Scottish indie rock band Franz Ferdinand released their fifth studio album, Always Ascending, for eager fans Feb. 9.
Always Ascending serves as their first album since 2013 release, Right Thoughts, Right Words, Right Action.
The album’s greatest strength is high-energy sound, much like past projects from Franz Ferdinand. Stemming from their formation in 2002, Franz Ferdinand has definitely stayed true to their creed to “make records that girls can dance to.”
Ironically enough, indie rock peer MGMT — similarly formed in 2012 — also released their first album since 2013, on the same date. For some, this signifies a return to the golden era of mid-2000s indie glory.
Always Ascending also marks the first album of Franz Ferdinand without founding member and guitarist, Nick McCarthy.
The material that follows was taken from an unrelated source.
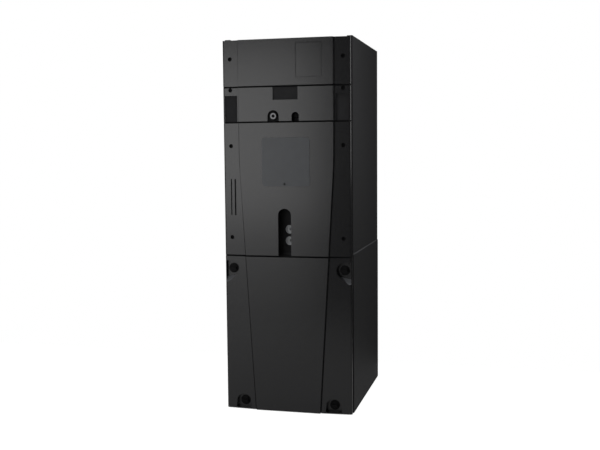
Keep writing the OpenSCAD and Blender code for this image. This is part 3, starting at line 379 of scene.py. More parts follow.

New members Julian Corrie (keyboards, synthesizer, guitar and backing vocals) and Dino Bardot (guitar and backing vocals) joined the lineup in 2017.
Joined by the newcomers, returning members Alex Kapranos (lead vocals, guitar and keyboard), Bob Hardy (bass guitar) and Paul Thomson (drums, percussion and backing vocals) came back with the same sexy synths and sleek atmospherics they topped charts with in years past.
Perhaps the catchiest, albeit simplest, song on the LP comes in at the third track, “Lazy Boy.” With groovy panache and lyrical parody, Kapranos’ low voice feels effortlessly cool on top of a steady, almost addictive bass line.
“Lois Lane” stood out for its romanticism of the press, and a meaning open to interpretation. The song follows the narrative of a female journalist, showing the merits of journalism through her desire to “change the world.”
While Franz Ferdinand is known more so for their music’s “danceability” over its lyrical content, certain tracks contained lyrics with thought-provoking meanings and clever rhymes, especially seen in “Huck and Jim.”
With lyrics like “Terminal chancers who loathe the privilege to loathe their privilege,” Franz Ferdinand debuted newfound profoundness without straying far from their instrument-centric roots.
But not all the tracks on the album felt genuine or necessary. Certain songs lacked lyrical complexity or even purpose, such as tracks “Finally” and “The Academy Award.” From veterans in the rock scene, one would expect more out of their fifth album over the course of more than a decade.
With lyrics in “Finally” such as, “Finally I found my people, Found the people who were meant to be found by me, finally finally finally I’m here,” certain tracks fell flat, and seemed rather juvenile.
What Franz Ferdinand has done well for nearly two decades, though, is enticing listeners with indisputably catchy pop riffs, and entrapping them with a unique funk charm.